Blake is wounded after travelling to a town called Machine in search of a job as an accountant. Upon finding that there are no vacancies, Blake wanders into a saloon spends his remaining money on a bottle of whisky; leaving the saloon, he encounters Thel (Mili Avital), a former prostitute. Blake accompanies Thel to her home, where Thel and Blake are confronted by Thel's former fiance (Gabriel Byrne), who shoots Thel and mortally wounds Blake before Blake kills him.


Escaping on horseback from Machine, Blake encounters a Native American outcast, Nobody (played by the Native American filmmaker Gary Farmer) who confuses Blake with his namesake, the English poet. The rest of the film documents Blake and Nobody's movement West as they are tracked by both Pinkerton men and bounty killers hired by Thel's fiance's father (Robert Mitchum), including Cole Wilson (Lance Henriksen) who reputedly ate his own parents.

One of the most striking things about Dead Man is its structure: in his monograph on the film, Jonathan Rosenbaum likens the movie to a poem in that its structure is built around a series of rhyming scenes, the closing scenes (involving Blake's movement into a Native American village and his journey in a canoe) mirroring the opening scenes (Blake's journey on a train, and his movement into the town of Machine). Each of the film's scenes ends with a fade out, which is unusual for a mainstream American movie and gives the impression that each scene is an isolated 'piece', like the stanza of a poem.

Another striking element of Dead Man is its savage critique of American capitalism and its impact on Native American culture: Jarmusch claimed that he made the film with a Native American audience in mind, and consciously wished to correct the stereotypes of Native American culture usually associated with the Western genre. In the character of Nobody, he avoids the 'noble savage' stereotype of Native Americans which tends to dominate most liberal Westerns. Additionally, as Kent Jones has noted, the film presents an absence of culture, the Native American culture having been largely destroyed by the growth of capitalism: 'In Jim Jarmusch's Dead Man, there is no American West. There is only a landscape that America the conqueror has emptied of its natives and turned into a capitalist charnel house' (quoted in Rosenbaum, 2000: 18).

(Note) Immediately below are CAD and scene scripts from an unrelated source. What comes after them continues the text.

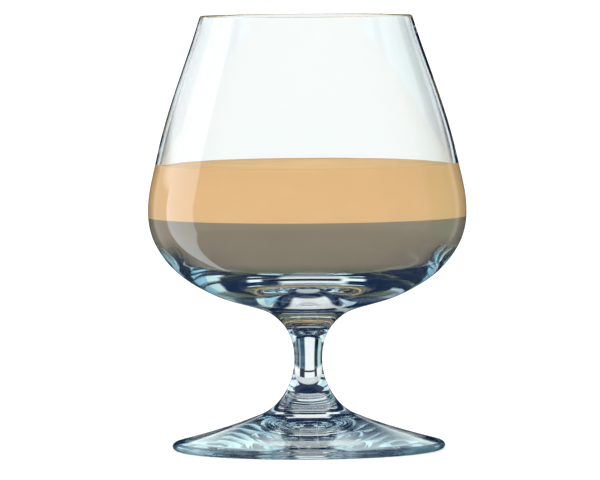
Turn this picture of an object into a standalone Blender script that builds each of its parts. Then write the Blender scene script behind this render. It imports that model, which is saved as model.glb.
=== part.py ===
"""A two-layer cream cocktail served in a short-stemmed balloon glass.

Metres, Z up. The glass stands on Z = 0 with its axis on the Z axis.
"""
import math

import bmesh
import bpy
from mathutils import Vector
from mathutils.geometry import interpolate_bezier

MM = 0.001

# Driving dimensions of the glass
HEIGHT = 128.0 * MM
FOOT_RADIUS = 40.2 * MM
FOOT_EDGE_THICKNESS = 2.4 * MM
STEM_RADIUS = 4.15 * MM
STEM_WAIST_HEIGHT = 27.0 * MM
BELLY_RADIUS = 46.95 * MM
BELLY_HEIGHT = 70.4 * MM
RIM_RADIUS = 31.4 * MM
RIM_WALL = 1.2 * MM
BELLY_WALL = 1.5 * MM
BOWL_FLOOR_HEIGHT = 52.2 * MM
FLOOR_RADIUS = 26.0 * MM
FLOOR_RISE = 0.5 * MM
INNER_BELLY_HEIGHT = 72.0 * MM

# Underside of the foot: a flat standing ring round a shallow dome
STANDING_RING_INNER = 34.5 * MM
STANDING_RING_OUTER = 38.6 * MM
DOME_HEIGHT = 5.2 * MM

# Levels of the drink
LAYER_LINE = 68.8 * MM
DRINK_LEVEL = 83.9 * MM

# Clearance between touching pieces, and half of it on either side of the layer line
GAP = 0.3 * MM
HALF_GAP = GAP / 2

# Fineness of the turned shapes, and how full their curves are
SIDES = 64
STRETCH_POINTS = 4
LIP_POINTS = 5
EDGE_POINTS = 5
EDGE_SWEEP = 70
HANDLE = 0.36
MERGE_DISTANCE = 0.01 * MM
SHARP_ANGLE = math.radians(40)

# Surfaces
POLISHED_ROUGHNESS = 0.02
LIQUID_ROUGHNESS = 0.3


def clear_scene():
    for thing in list(bpy.data.objects):
        bpy.data.objects.remove(thing, do_unlink=True)


def smooth_outline(stations):
    """Points through stations of (radius, height, heading), headings in degrees above outwards."""
    points = []
    for (r0, z0, turn0), (r1, z1, turn1) in zip(stations, stations[1:]):
        start = Vector((r0, z0, 0))
        end = Vector((r1, z1, 0))
        reach = HANDLE * (end - start).length
        out_of = Vector((math.cos(math.radians(turn0)), math.sin(math.radians(turn0)), 0))
        into = Vector((math.cos(math.radians(turn1)), math.sin(math.radians(turn1)), 0))
        stretch = interpolate_bezier(start, start + reach * out_of, end - reach * into, end, STRETCH_POINTS)
        points += [(point.x, point.y) for point in stretch[bool(points):]]
    return points


def arc(centre_r, centre_z, radius, first, last, count):
    """Points on an arc, angles in degrees above outwards."""
    angles = [math.radians(first + (last - first) * i / (count - 1)) for i in range(count)]
    return [(centre_r + radius * math.cos(a), centre_z + radius * math.sin(a)) for a in angles]


def outer_outline():
    """Top of the foot, stem and outside of the bowl, from the foot's edge up to the lip."""
    foot_edge = (FOOT_RADIUS - FOOT_EDGE_THICKNESS / 2, FOOT_EDGE_THICKNESS, 165)
    foot_slope = (14.3 * MM, 10.3 * MM, 158)
    stem_flare = (6.85 * MM, 17.0 * MM, 121)
    stem_waist = (STEM_RADIUS, STEM_WAIST_HEIGHT, 90)
    neck = (9.05 * MM, 38.65 * MM, 41)
    bowl_root = (13.4 * MM, 41.25 * MM, 18)
    bowl_base = (27.9 * MM, 45.9 * MM, 25)
    bowl_turn = (43.35 * MM, 58.2 * MM, 57)
    belly = (BELLY_RADIUS, BELLY_HEIGHT, 90)
    shoulder = (44.35 * MM, 86.0 * MM, 102)
    lip = (RIM_RADIUS, HEIGHT - RIM_WALL / 2, 107)
    return smooth_outline([foot_edge, foot_slope, stem_flare, stem_waist, neck, bowl_root,
                           bowl_base, bowl_turn, belly, shoulder, lip])


def inner_outline():
    """Inside of the bowl, from the middle of its nearly flat floor up to the lip."""
    floor_middle = (0, BOWL_FLOOR_HEIGHT, 0)
    floor_edge = (FLOOR_RADIUS, BOWL_FLOOR_HEIGHT + FLOOR_RISE, 5)
    floor_turn = (37.6 * MM, 57.6 * MM, 45)
    belly = (BELLY_RADIUS - BELLY_WALL, INNER_BELLY_HEIGHT, 90)
    shoulder = (42.95 * MM, 86.0 * MM, 102)
    lip = (RIM_RADIUS - RIM_WALL, HEIGHT - RIM_WALL / 2, 107)
    return smooth_outline([floor_middle, floor_edge, floor_turn, belly, shoulder, lip])


def underside_outline():
    """Dome and standing ring under the foot, from the axis out to the rounded edge."""
    dome = (0, DOME_HEIGHT, 0)
    dome_side = (14.0 * MM, 4.6 * MM, -10)
    ring = (STANDING_RING_INNER, 0, -12)
    edge_radius = FOOT_EDGE_THICKNESS / 2
    edge = arc(FOOT_RADIUS - edge_radius, edge_radius, edge_radius, -EDGE_SWEEP, EDGE_SWEEP, EDGE_POINTS)
    return smooth_outline([dome, dome_side, ring]) + [(STANDING_RING_OUTER, 0)] + edge


def glass_outline():
    lip = arc(RIM_RADIUS - RIM_WALL / 2, HEIGHT - RIM_WALL / 2, RIM_WALL / 2, 0, 180, LIP_POINTS)
    inside = inner_outline()[:-1]
    return underside_outline() + outer_outline()[:-1] + lip + inside[::-1]


def drink_wall():
    """Underside and side of the drink: the inside of the bowl, drawn in by the clearance."""
    wall = inner_outline()
    drawn_in = [(0, BOWL_FLOOR_HEIGHT + GAP)]
    for before, (radius, height), after in zip(wall, wall[1:], wall[2:]):
        along = Vector((after[0] - before[0], after[1] - before[1])).normalized()
        drawn_in.append((radius - GAP * along.y, height + GAP * along.x))
    return drawn_in


def wall_at(height):
    """Where the drink's wall reaches a height."""
    wall = drink_wall()
    for (r0, z0), (r1, z1) in zip(wall, wall[1:]):
        if z0 <= height <= z1:
            return (r0 + (r1 - r0) * (height - z0) / (z1 - z0), height)


def lower_layer_outline():
    top = LAYER_LINE - HALF_GAP
    return [point for point in drink_wall() if point[1] < top] + [wall_at(top), (0, top)]


def upper_layer_outline():
    bottom = LAYER_LINE + HALF_GAP
    side = [point for point in drink_wall() if bottom < point[1] < DRINK_LEVEL]
    return [(0, bottom), wall_at(bottom)] + side + [wall_at(DRINK_LEVEL), (0, DRINK_LEVEL)]


def linear(channel):
    """One channel of an sRGB colour, 0 to 255, as linear light."""
    value = channel / 255
    return value / 12.92 if value <= 0.04045 else ((value + 0.055) / 1.055) ** 2.4


def make_material(name, colour, roughness, transmission=0.0):
    material = bpy.data.materials.new(name)
    material.use_nodes = True
    shader = material.node_tree.nodes["Principled BSDF"]
    shader.inputs["Base Color"].default_value = (*(linear(channel) for channel in colour), 1)
    shader.inputs["Roughness"].default_value = roughness
    shader.inputs["Metallic"].default_value = 0.0
    shader.inputs["Transmission Weight"].default_value = transmission
    return material


def clear_glass():
    return make_material("clear soda lime glass", (236, 246, 246), POLISHED_ROUGHNESS, transmission=1.0)


def coffee_cream():
    return make_material("grey brown coffee liqueur cream", (135, 128, 112), LIQUID_ROUGHNESS)


def tan_cream():
    return make_material("tan cream liqueur", (227, 186, 134), LIQUID_ROUGHNESS)


def turned(name, outline, material):
    """A closed solid spun from an outline that starts and ends on the axis."""
    work = bmesh.new()
    corners = [work.verts.new((radius, 0, height)) for radius, height in outline]
    edges = [work.edges.new(pair) for pair in zip(corners, corners[1:])]
    bmesh.ops.spin(work, geom=corners + edges, cent=(0, 0, 0), axis=(0, 0, 1),
                   angle=math.tau, steps=SIDES, use_merge=True)
    bmesh.ops.remove_doubles(work, verts=work.verts, dist=MERGE_DISTANCE)
    bmesh.ops.recalc_face_normals(work, faces=work.faces)
    mesh = bpy.data.meshes.new(name)
    work.to_mesh(mesh)
    work.free()
    mesh.shade_smooth()
    mesh.set_sharp_from_angle(angle=SHARP_ANGLE)
    mesh.materials.append(material)
    piece = bpy.data.objects.new(name, mesh)
    bpy.context.scene.collection.objects.link(piece)
    return piece


def glass():
    """Bowl, stem and foot in one solid."""
    return turned("glass", glass_outline(), clear_glass())


def layer_lower():
    """The grey brown layer, on the bowl's floor."""
    return turned("layer_lower", lower_layer_outline(), coffee_cream())


def layer_upper():
    """The tan layer, up to the drink's level."""
    return turned("layer_upper", upper_layer_outline(), tan_cream())


def build():
    clear_scene()
    glass()
    layer_lower()
    layer_upper()


build()
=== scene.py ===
"""A two-layer cream cocktail in a short-stemmed balloon glass, dressed for its picture.

Metres, Z up, in the frame's own place: the glass stands on Z = 0 with its axis on the Z axis.
"""
import math

import bpy
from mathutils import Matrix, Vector


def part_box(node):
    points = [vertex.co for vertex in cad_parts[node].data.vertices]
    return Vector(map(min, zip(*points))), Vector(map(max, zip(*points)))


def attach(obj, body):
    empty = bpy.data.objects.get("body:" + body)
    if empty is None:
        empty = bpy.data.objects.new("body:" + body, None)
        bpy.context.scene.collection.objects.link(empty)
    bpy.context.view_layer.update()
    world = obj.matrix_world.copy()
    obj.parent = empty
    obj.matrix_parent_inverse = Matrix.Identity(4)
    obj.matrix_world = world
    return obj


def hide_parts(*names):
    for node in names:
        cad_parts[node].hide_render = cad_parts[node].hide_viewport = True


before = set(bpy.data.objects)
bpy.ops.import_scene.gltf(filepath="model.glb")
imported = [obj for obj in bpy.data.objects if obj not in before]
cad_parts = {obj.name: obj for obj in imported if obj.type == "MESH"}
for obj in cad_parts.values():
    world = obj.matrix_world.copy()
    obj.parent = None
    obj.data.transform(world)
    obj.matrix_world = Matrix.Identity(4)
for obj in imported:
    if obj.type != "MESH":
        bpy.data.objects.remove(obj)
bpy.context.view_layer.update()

MM = 0.001

# The glass as (radius, height, heading): millimetres, and degrees above outwards
STANDING_RING = [(0, 5.2, 0), (14.0, 4.6, -10), (33.8, 0.15, -12), (35.2, 0.0, 0), (38.6, 0.0, 0)]
FOOT_EDGE = [(40.2, 1.2, 90), (39.0, 2.4, 165)]
FOOT_AND_STEM = [(14.3, 10.3, 158), (6.85, 17.0, 121), (4.15, 27.0, 90), (9.05, 38.65, 41)]
BOWL_OUTSIDE = [(13.4, 41.25, 18), (27.9, 45.9, 25), (43.35, 58.2, 57), (46.95, 70.4, 90),
                (44.35, 86.0, 102), (31.4, 127.4, 107)]
RIM_TOP = [(30.8, 128.0, 180)]
BOWL_INSIDE = [(30.2, 127.4, 287), (42.95, 86.0, 282), (45.45, 72.0, 270), (37.6, 57.6, 225),
               (26.0, 52.7, 185), (0, 52.2, 180)]

# Levels of the drink, from the frame's two layers
LAYER_LINE = (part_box("layer_lower")[1].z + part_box("layer_upper")[0].z) / 2
DRINK_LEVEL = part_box("layer_upper")[1].z

# How far the drink reaches into the wall, so that no air shows between
INTO_WALL = 0.1 * MM

# How the drink's edge climbs the wall, and the rings of faces it takes, as shares of its width
MENISCUS_RISE = 0.35 * MM
MENISCUS_WIDTH = 1.3 * MM
MENISCUS_RINGS = (0.2, 0.3, 0.5)

# Fineness of the turned pieces, and how full their curves are
TURN_STEPS = 180
POINTS_EACH_STRETCH = 12
HANDLE = 0.36
MERGE_DISTANCE = 0.002 * MM
SHARP_ANGLE = math.radians(50)

# What counts as level and as facing up
LEVEL_TOLERANCE = 0.01 * MM
LEVEL_NORMAL = 0.99
UPWARD_NORMAL = 0.5

# Soda lime glass, with the slight ripple that pressing leaves
GLASS_IOR = 1.52
GLASS_DEPTH_COLOUR = "#B8F6FA"
GLASS_DEPTH_DENSITY = 4.0
RIPPLE_LENGTH = 18.0 * MM
RIPPLE_DEPTH = 0.06 * MM

# The drink's own look: faint swirls, and painted shade, darker and greener, low down near the bowl's floor
LIQUID_ROUGHNESS = 0.35
SWIRL_WIDTH = 11.1 * MM
SWIRL_STARTS = 0.35
SWIRL_FULL = 0.75
SWIRL_STRENGTH = 0.35
PAINTED_SHADE_BOTTOM = 55.5 * MM
PAINTED_SHADE_TOP = 58.0 * MM

# The drink's open surface: pale mottling under a thin shine
MOTTLE_WIDTH = 9.0 * MM
MOTTLE_STARTS = 0.40
MOTTLE_FULL = 0.72
MOTTLE_STRENGTH = 0.5
TOP_SHINE = 0.05
TOP_SHINE_ROUGHNESS = 0.12

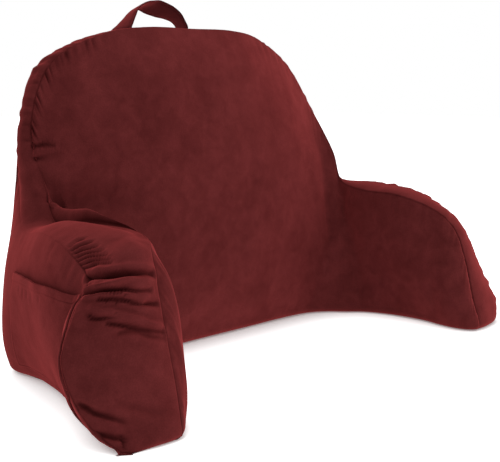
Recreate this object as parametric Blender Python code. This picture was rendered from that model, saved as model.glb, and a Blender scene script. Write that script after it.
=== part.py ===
"""Reading pillow with two arms: a filled back cushion whose arms reach forward on both sides.

The pillow is one stuffed cover, sewn from a front panel that runs on over the inner faces of
the arms, a strip that crosses the top of the back and the arms and comes down the arms' fronts,
an outer panel round the back and sides, and a flat base.  A strap handle is sewn to the rear
seam and a patch pocket to the outside of the left arm.

Frame: X runs across the pillow, the arms reach towards -Y, Z is up, and the base lies on Z = 0.
Left and right are as seen from the front, so the left arm is the one on -X.
"""
import bpy
import bmesh
import numpy as np

MM = 0.001
MIDDLE = (-5.2, -14.6)      # middle of the pillow's outline in the tables' x and y, set on the origin

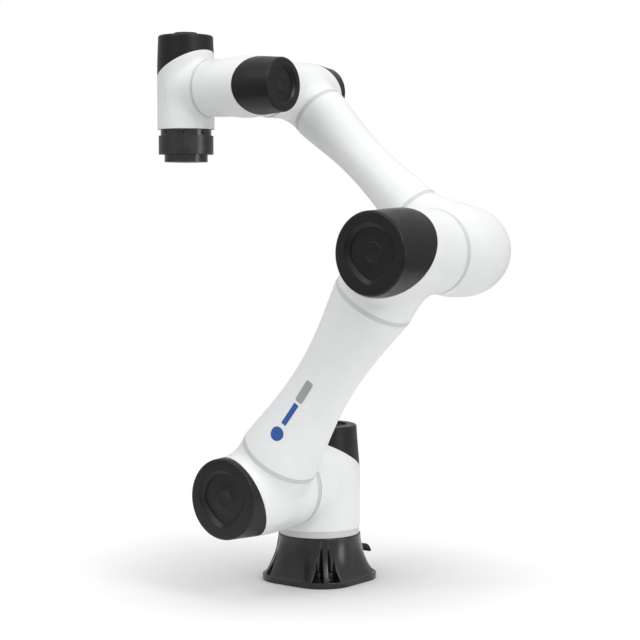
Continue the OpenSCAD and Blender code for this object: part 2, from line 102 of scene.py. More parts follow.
COLUMN = Place([0, 0, 0], Z, X)
SHOULDER = Place(SHOULDER_POINT, X, UPPER_DIR)
ELBOW = Place(ELBOW_POINT, X, -UPPER_DIR)
ELBOW_FAR = Place(ELBOW_POINT, X, FOREARM_DIR)
WRIST1 = Place(WRIST_POINT, -X, -FOREARM_DIR)
WRIST1_NECK = Place([0, *WRIST_POINT[1:]], X, Z)
WRIST2 = Place([WRIST_X, *WRIST_POINT[1:]], Y, -X)
WRIST3 = Place(TOOL_POINT, Z, Y)
WRIST3_NECK = Place(TOOL_POINT, Y, Z)
UPPER = Place([UPPER_X, *SHOULDER_POINT[1:]], UPPER_DIR, X)
FOREARM = Place([FOREARM_X, *ELBOW_POINT[1:]], FOREARM_DIR, X)

UPPER_LEN = np.linalg.norm(ELBOW_POINT - SHOULDER_POINT)
FOREARM_LEN = np.linalg.norm(WRIST_POINT - ELBOW_POINT)
BASE_TOP = span("base_casting", 2)[1]
COLUMN_FOOT = span("shoulder_housing", 2)[0]
COLUMN_TOP = span("shoulder_cap", 2)[1]
SHOULDER_FACE, SHOULDER_RIM = span("upper_arm_housing", 0)[0], span("upper_arm_cap", 0)[1]
ELBOW_FACE, ELBOW_RIM = span("elbow_housing", 0)[0], span("elbow_cap", 0)[1]
WRIST1_SEAM = span("wrist1_housing", 0)[1]
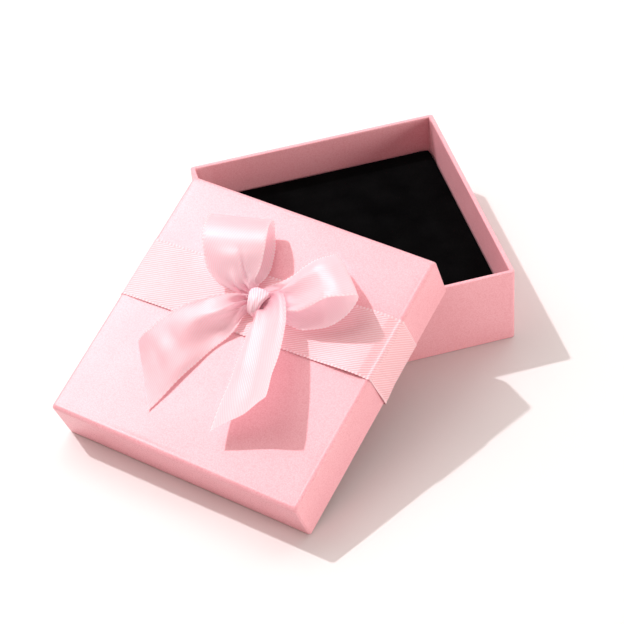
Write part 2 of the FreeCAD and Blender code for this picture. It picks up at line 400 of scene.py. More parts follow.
def satin(name, tones, borders, clear):
    """Satin ribbon: fine twill, lustre that spreads across it, woven edges; clear lets light through."""
    made, tree, shader = new_material(name)
    base_rough, lustre, gloss = LOOSE_FINISH if clear else LAID_FINISH
    flat = add_node(tree, "ShaderNodeUVMap", {"uv_map": "sheet"}).outputs["UV"]
    split = add_node(tree, "ShaderNodeSeparateXYZ", Vector=flat)
    across = split.outputs["X"]
    along = split.outputs["Y"]
    from_edge = math_node(tree, "SUBTRACT", RIBBON_WIDTH / 2, math_node(tree, "ABSOLUTE", across))
    edge = math_node(tree, "LESS_THAN", from_edge, SELVAGE)
    line = math_node(tree, "MULTIPLY_ADD", along, -TWILL_LEAN, across)
    twill = math_node(tree, "SINE", math_node(tree, "MULTIPLY", line, 2 * pi / TWILL_PITCH))
    knots = math_node(tree, "COSINE", math_node(tree, "MULTIPLY", along, 2 * pi / PICOT_PITCH))
    uneven = noise_at(tree, object_position(tree), 1.2, detail=3.0)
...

The film is also about isolation: both Blake and Nobody are isolated from their respective cultures: as Jarmusch has stated, 'I wanted to take that simple story, and the relationship between these two guys from completely different cultures who are both loners and lost and for whatever reasons are completely disoriented from their cultures' (quoted in Rosenbaum, op cit: 32).

The film's use of violence also challenges the conventions of the Western: when violence takes place in Dead Man, it is clumsy and abrupt, the perpetrators of violence seemingly lacking the 'skill' associated with the gunslingers to be found in the classic Western. 'In Dead Man, it's probably not all that unrealistic, because boom! gun goes off and guys get hit with metal and fall down like puppets with strings getting cut—which is kind of what we wanted it to feel like, shocking for a brief moment and then very still. Someone's soul got taken' (Jarmusch, quoted in Rosenbaum, op cit: 39).

The music score for Dead Man was created by Neil Young; it is one of the finest music scores of 1990s cinema. In 1999 respected cultural critic Greil Marcus wrote an article for the online journal Salon entitled 'Here are 10 reasons why "Dead Man" is the best movie of the end of the 20th century'. In the article, he also provided '[t]en reasons why Neil Young's Dead Man is the best music for the dog days of the 20th century' (Marcus, 1999: np). Marcus states that

[f]or a film set more than a century ago, an electric guitar, playing a modal melody, surrounded by nothing, sounds older than anything you see on the screen [....] The music, as you listen, separates from the movie even as it frames scenes, banter, recitals. It gets bigger and more abstract, and it becomes hard to understand how any film, showing people doing this or that in specific, non-abstract ways, could hold it (ibid.)


Bibliography:
Marcus, Greil, 1999: 'Here are 10 reasons why "Dead Man" is the
best movie of the end of the 20th century'. [Online] http://www.salon.com/ent/feature/1999/12/02/deadman/ (accessed June 2005)

Rosenbaum, Jonathan, 2000: BFI Modern Classics: 'Dead Man'. London: British Film Institute


Whilst watching the film, consider:
1.What are the conventions (in terms of inner and outer form) that you associated with the Western genre?
2.To what extent does Dead Man either follow these conventions or challenge them?
3.What significance does the poetry of William Blake have for the film?
4.To what extent is William Blake (the character played by Johnny Depp) a 'blank canvas' for whom other characters construct an identity?
5.What could you say about the film's representation of Native American culture?
6.What could you say about the film's representation of violence?